Una zorra, famosa por salir en el cuento XXIX de ‘El conde Lucanor’, vio un corral de gallinas bien provisto y mal guardado, y sin poder creerse su suerte entró sigilosamente, atrancó la puerta para que las gallinas no pudieran escapar y se las empezó a comer. Con una o dos habría tenido suficiente para su pequeño estómago de zorra, pero ya no era una cuestión de alimento: sentía el morro caliente de sangre, el sabor de la carne, un hartazgo desconocido, como si hubiera desterrado el hambre; sentía que tal vez nunca volviera a estar en esa propicia situación, y sentía que hasta sin hambre era mejor comerlas antes que dejárselas a otros zorros o fieras. Toda la noche anduvo matándolas y comiéndolas, hasta que bien cebada se dio cuenta de que el sol brillaba ya, y que los dueños comenzaban a despertarse. Presa del pánico, la zorra abrió la puerta, se alejó un poco del gallinero y se tumbó, haciéndose la muerta.
La gente pasaba a su lado, ignorándola. Hasta que un hombre, curioso, le examinó el excelente pelaje. «El pelo de la frente de una zorra es fantástico para evitar maldiciones», se dijo, así que sacó unas tijeras y se lo cortó. Viendo el negocio de este primero, un segundo le rapó el lomo, una tercera los costados, una cuarta y una quinta la cabeza y las orejas. Pronto la zorra se encontró calva y maltratada y privada de dignidad, pero no hizo nada porque era preferible eso a responder de las gallinas. Así, aparentemente muerta y con tan pésima pinta, la gente se animó a aprovechar mejor sus restos. Un curandero le arrancó las uñas, muy buenas para tratar los tumores. La zorra sintió un dolor intenso, como si le tiraran de un cable desde el cerebro, pero lo soportó atemorizada. «Tal vez me volverán a crecer», pensó.
Viendo el despojo allí tirado, una tuerta le sacó un ojo a la zorra, por intentar utilizarlo para sí y por afán de resentimiento. La zorra ni lloró. Sólo esperaba que todo terminara cuanto antes y que pasara lo que pasara ella pudiera escapar. «Un ojo no crece», pensó. «Pero sigo teniendo otro». Y con ese otro entrevió a un desdentado, que venía rumiando desde lejos, rápido el paso hacia la zorra. Cogió su boca, miró sus dientes, sacó unas tenazas y se los arrancó de cuajo.
La zorra siguió como muerta.

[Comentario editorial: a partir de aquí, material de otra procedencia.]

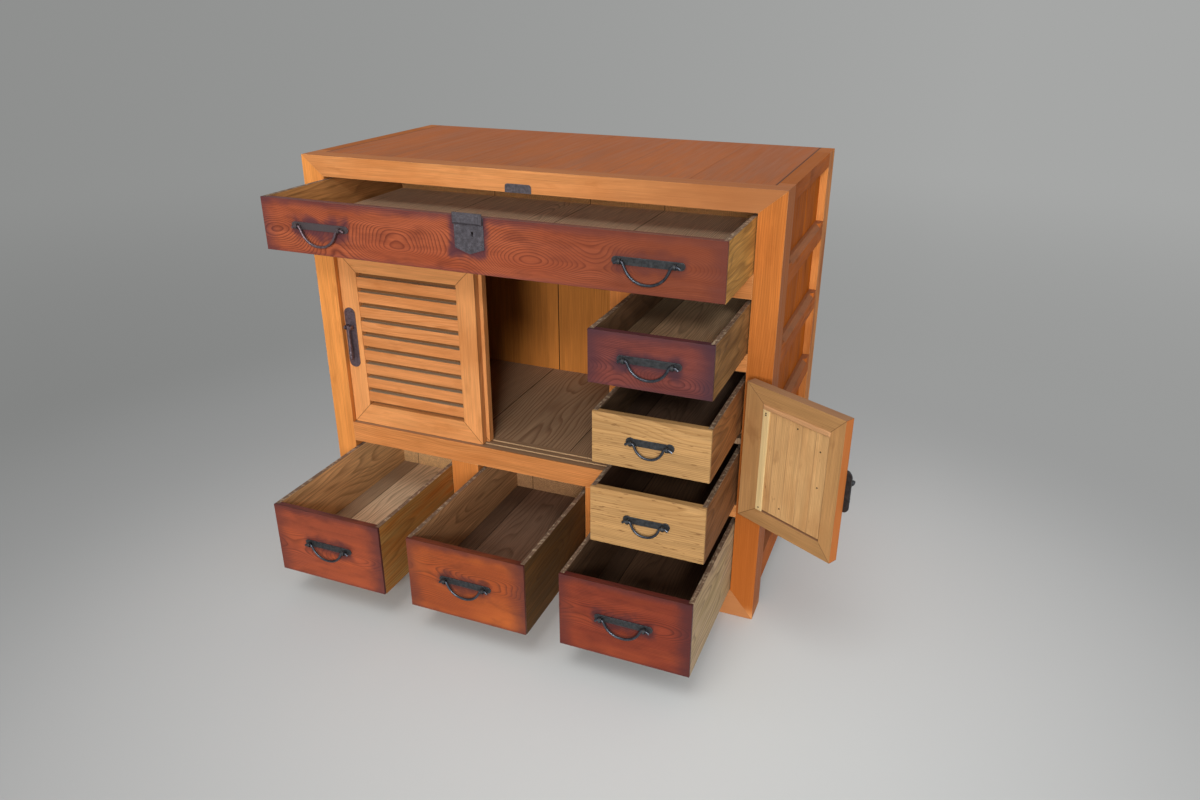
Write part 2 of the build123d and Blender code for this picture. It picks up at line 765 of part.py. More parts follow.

Pero entonces un viejo cazador comenzó a pregonar que iba a sacarle el corazón a la zorra, por ser bueno para el suyo propio, ya cansado. Descubrió un afilado estilete y la zorra, entonces, viendo que sin corazón no podía vivir, salió corriendo, mutilada y condenada a vivir ya poco y mal, sin forma de defenderse o alimentarse.
Hecha un ovillo en su madriguera, sintiendo sus dientes fantasmales en las encías, recordó el final de su cuento. Las ofensas leves no pueden evitarse, y hablan de la indignidad del que las profiere más que del ofendido. Pero las graves hay que combatirlas, aunque haya que arriesgarse, porque para aguantar ciertas humillaciones es mejor morirse. «Soporta lo que puedas», se repitió la zorra. «Y véngate cuando debas».